Blick hat sich bei jungen Somaliern in Mogadischu umgehört. Mehrere erzählen übereinstimmend, dass Somalier im Ausland oft unbewusst als Lockvögel für ihre zurückgebliebenen Verwandten und Bekannten dienen, wenn sie etwa in den sozialen Medien von ihrem vermeintlich guten Leben in Europa erzählen.
Die Flucht in die verheissungsvollen Länder ist für Somalier zwar extrem gefährlich. Der monatelange Trip führt durch Äthiopien, den Sudan und Libyen übers Mittelmeer an die europäische Küste. Unterwegs warten kriminelle Schlepper, sogenannte «Magaffe», die die Flüchtenden entführen und von deren Familien Lösegeld fordern. Trotzdem, sagt ein junger Somalier zu Blick: «Wenn man den Menschen hier das Geld für die Reise geben würde, dann wären die allermeisten sofort weg.»
Schweiz schickt abgewiesene Asylbewerber zurück nach Somalia
Die offizielle Schweiz ist für somalische Geflüchtete kein sicherer Hafen. Seit 2018 schickt sie Somalier mit einem negativen Asylentscheid wieder zurück in ihre Heimat. 168 Abgewiesene seien freiwillig gegangen, 7 habe man zurückgeführt, schreibt das Staatssekretariat für Migration auf Anfrage von Blick. Um das Leid am Horn von Afrika zu lindern, investiert die Schweiz jährlich rund 54 Millionen Franken in die Region. Je ein Drittel werden in Nahrungsmittelhilfe, für Sicherheitsprojekte und für Gesundheitsinitiativen ausgegeben.
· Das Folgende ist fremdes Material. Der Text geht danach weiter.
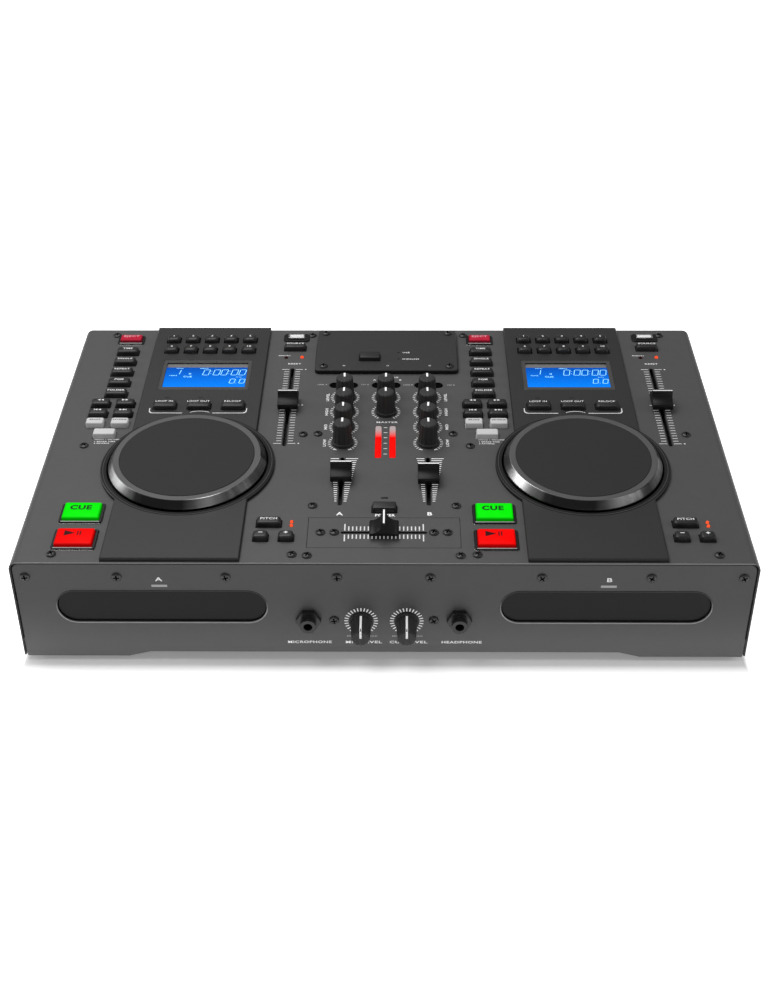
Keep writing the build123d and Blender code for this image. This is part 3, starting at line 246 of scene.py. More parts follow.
def makeLit(name, core, rim, strength, body=0.5, rough=0.35, key=None):
    # tinted clear plastic over a lamp, with a dark rim where it is a key at
    # (across, up the slope, half sides, top)
    paint = Paint(name)
    cloud = paint.grain(160, 1.0)
    colour = paint.blend(cloud, rim, core)
    if key:
        u, v = paint.onDeck()
        across, along = u.maths("ABSOLUTE", u - key[0]), v.maths("ABSOLUTE", v - key[1])
        reach = across.maths("MAXIMUM", across - key[2], along - key[3])
        reach = ((reach + keyRim) * (1 / keyRim)).clamp()
        wall = paint.height() < key[4] - 0.8
        reach = reach.maths("MAXIMUM", reach * 0.5, wall * 0.72)
        colour = paint.blend(reach, colour, shade(0))
    return paint.finish({
        "Base Color": paint.blend(body, shade(0), colour),
        "Emission Color": colour,
        "Emission Strength": strength,
        "Roughness": cloud * 0.06 + rough,
        "Normal": paint.soften(0.0004),
        "Specular IOR Level": 0.05,
    })


def makeInk(name, level, strength=0.0, tint=None):
    # strength makes the ink glow a little: on print this is painted light, so that it reads as
    # bright as lit white ink; on the display digits it is the display's own backlight
    paint = Paint(name)
    wear = paint.grain(1400, 2.0)
    high = tint or shade(level)
    low = tuple(c * 0.86 for c in high[:3]) + (1.0,)
    colour = paint.blend(wear, low, high)
    return paint.finish({
        "Base Color": colour,
        "Emission Color": colour,
        "Emission Strength": strength,
        "Roughness": wear * 0.1 + 0.5,
        "Specular IOR Level": 0.15,
    })


def makeModulePlastic():
    # the plate's side walls lie in the dark
    paint = Paint("modulePlastic")
    fine = paint.grain(3200, 1.5)
    colour = paint.blend(fine, shade(coat["module"] - 4), shade(coat["module"] + 5))
    wall = paint.height() < plateTop - 0.9
    return paint.finish({
        "Base Color": paint.blend(wall * 0.95, colour, shade(8)),
        "Roughness": fine * 0.06 + 0.44,
        "Specular IOR Level": 0.4,
        "Normal": paint.bump(fine, 0.00003, 0.4, paint.soften(0.0006)),
    })


def makeDeckPlastic():
    # painted shade on the side walls and the sunk rim of the jog well, with one painted highlight
    # line along the rim
    paint = Paint("deckPlastic")
    fine, coarse = paint.grain(3200, 1.5), paint.grain(55, 2.0)
    level = coat["deck"]
    colour = paint.blend(fine * 0.7 + coarse * 0.3, shade(level - 4), shade(level + 5))
    across, along = paint.onDeck()
    along = along - well["y"]
    radius = (across * across + along * along) ** 0.5
    sunk = (radius < well["rim"]) * (radius > well["radius"] - 2.0)
    # painted highlight along the edge of the sunk rim
    line = (radius < well["line"] + 0.2) * (radius > well["line"] - 0.2)
    dark = sunk.maths("MAXIMUM", sunk, paint.height() < well["height"] - 0.75)
    colour = paint.blend(dark * 0.95, colour, shade(8))
    colour = paint.blend(line * 0.55, colour, shade(104))
    return paint.finish({
        "Base Color": colour,
        "Roughness": dark * 0.3 + 0.46,
        "Specular IOR Level": 0.4,
        "Normal": paint.bump(fine, 0.00003, 0.4, paint.soften(0.0003)),
    })


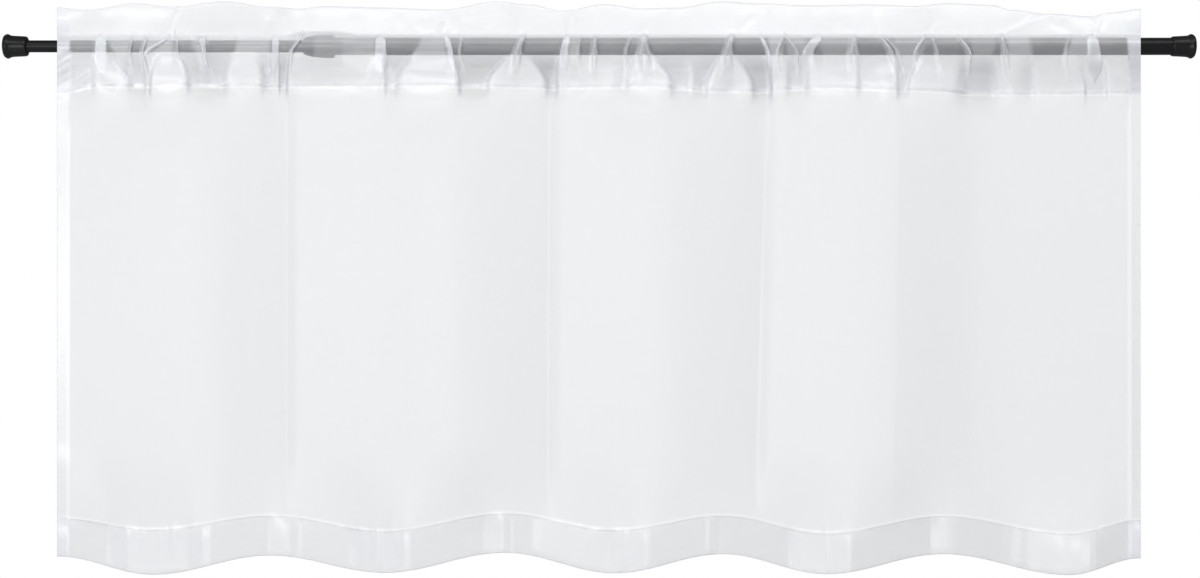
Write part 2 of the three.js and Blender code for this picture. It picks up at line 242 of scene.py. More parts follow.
# The pocket's slack under the rod, in puffs that stand forward (-) and hollows that hang
# back (+): where each line of them leaves the rod and where it meets the pocket's seam. Then the
# heights between which hollows and puffs grow, those between which they die away, and how their
# lines are softened below the seam.
SWAGS = named(
    ("rod", "foot", "depth"),
    (57, 57, 0), (72, 72, 0), (78, 78, 3), (96, 94, 2), (99, 101, -3), (112, 132, -3),
    (118, 143, 8), (150, 154, 8), (153, 155, 0), (156, 156, 4), (167, 158, 4), (172, 162, -5),
    (189, 197, -5), (195, 206, 8), (220, 221, 10), (246, 239, 8), (250, 247, -4), (275, 282, -4),
    (279, 285, 6), (292, 292, 6), (294, 294, 0), (301, 301, 1), (303, 303, 7), (311, 308, 7),
    (316, 313, -4), (358, 358, -2), (385, 389, -4), (402, 404, -2), (417, 417, -3),
    (420, 420, 6), (447, 428, 7), (453, 435, -5), (489, 497, -5), (495, 503, 10), (525, 516, 11),
    (556, 528, 10), (560, 535, -4), (565, 565, -1), (569, 593, -4), (573, 600, 9), (606, 605, 9),
    (611, 610, -4), (626, 633, -1), (644, 646, -4), (668, 666, -2), (692, 681, 2),
    (698, 689, -5), (710, 730, -5), (715, 737, 9), (741, 746, 8), (753, 756, 3), (767, 764, 8),
    (787, 769, 9), (792, 775, -4), (796, 797, 3), (800, 820, -4), (805, 826, 9), (834, 840, 9),
    (841, 846, -5), (858, 858, -5), (864, 864, 5), (880, 879, 5), (891, 887, -4), (914, 914, -5),
    (936, 936, -4), (942, 942, 3), (954, 952, 1), (967, 972, -5), (975, 980, -5), (985, 985, 7),
    (1008, 990, 6), (1013, 998, -5), (1043, 1042, -4), (1058, 1060, 7), (1083, 1084, 8),
    (1095, 1098, 1), (1107, 1108, -3), (1128, 1130, 3), (1137, 1137, -2), (1174, 1187, -2),
    (1184, 1190, 3), (1207, 1210, 3), (1212, 1214, -4), (1231, 1232, -2), (1236, 1236, 0),
    (1250, 1250, 0),
)
HOLLOWS, PUFFS = ((-9, -25), (-44, -84)), ((-9, -30), (-49, -76))
SOFT_BELOW, SLACK_BLUR = 18, 13

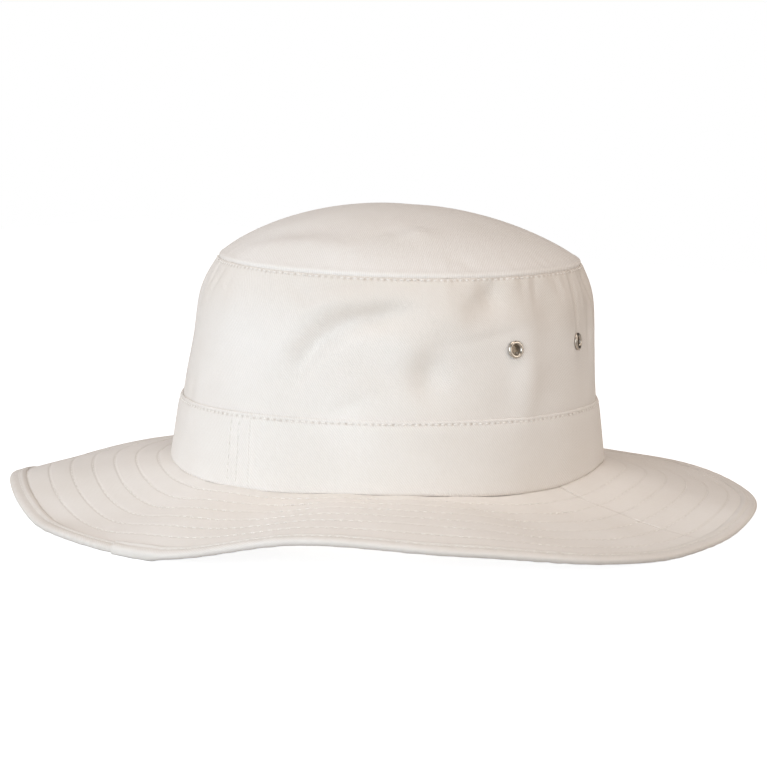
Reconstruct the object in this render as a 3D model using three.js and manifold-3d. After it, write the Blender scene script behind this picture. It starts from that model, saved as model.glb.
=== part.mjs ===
// A wide-brimmed sun hat of cream cotton twill, as it rests on a table.
// A domed oval panel closes the crown, a band goes round the crown's foot, and the brim is
// two halves with a binding folded over their edge. Each side of the crown has two eyelets.
//
// Millimetres, +Z up. The origin is on the table under the middle of the hat. Bearings are
// degrees round the hat: 0 is the end at -Y, 90 is the side at +X, 180 is the end at +Y.
import * as THREE from "three";
import { mergeVertices } from "three/addons/utils/BufferGeometryUtils.js";
import Module from "manifold-3d";

// Cloth and the air between neighbouring pieces
const CROWN_CLOTH = 1.4;
const BAND_CLOTH = 1.1;
const BRIM_CLOTH = 1.4;
const BRIM_CLOTH_IN_BINDING = 1.0;
const BINDING_CLOTH = 1.0;
const GAP = 0.3;
const BINDING_GAP = 0.5;

// Main heights: the brim's seam above the table, the band, and the dome above its own seam
const SEAM_HEIGHT = 18.7;
const BAND_HEIGHT = 28.5;
const DOME_HEIGHT = 22.7;
const DOME_FULLNESS = 2.05;
const DOME_SHOULDER = 0.85;
const DOME_LEAN = 1.8;
const DOME_LEAN_BEARING = -56;
const DOME_ROWS = [0, 0.06, 0.16, 0.3, 0.48, 0.7, 1];

// The dome's cloth slopes at its rim, so its inside there is lower and narrower than the cloth
// is thick. Both are shares of that thickness.
const DOME_RIM_DROP = 0.25;
const DOME_RIM_NARROWING = 0.5;

// The brim's cloth, measured outward from the foot of the band
const BRIM_WIDTH = 68;
const BINDING_WIDTH = 6.8;
const BINDING_ROLL = 1.3;
const BINDING_INNER_TURN = 0.2;
const BRIM_EDGE_ROOM = 0.6;
const SIDE_SEAM_BEARING = 91.5;
const SIDE_SEAM_OPENING = 0.05;

// Eyelets: nickel-coloured rings through the crown's side
const EYELET_HEIGHT = 56;
const EYELET_RADIUS = 3.6;
const EYELET_BARREL = 2.6;
const EYELET_BORE = 2.1;
const EYELET_RISE = 1.25;
const EYELET_RIM_RISE = 0.75;
const EYELET_MOUTH_RISE = 0.9;
const EYELET_SIDES = 12;
const EYELET_STAND = 0.5;
const WASHER_RADIUS = 3.4;
const WASHER_THICKNESS = 0.5;
const HOLE_RADIUS = EYELET_BARREL + GAP;
const HOLE_LENGTH = 11;
const HOLE_SIDES = 16;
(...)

Der Ausblick des somalischen Amts für Katastrophenhilfe macht trotzdem wenig Hoffnung, dass sich an der Situation bald etwas ändert. Bis 2030 steigt die Durchschnittstemperatur in Somalia voraussichtlich noch einmal um 1,5 Grad. Die Dürre und der Hunger werden noch extremer. Und ob die Ukraine und Russland, von wo Somalia bis zum Kriegsausbruch rund 90 Prozent seines Getreides bezogen hat, bald wieder Nahrungsmittel liefern können, ist unklar. Katastrophenhilfe-Berater Moahmmed Moalim gibt zu: «Es wird extrem schwierig sein, in diesem Teil der Welt hier überhaupt noch leben zu können.»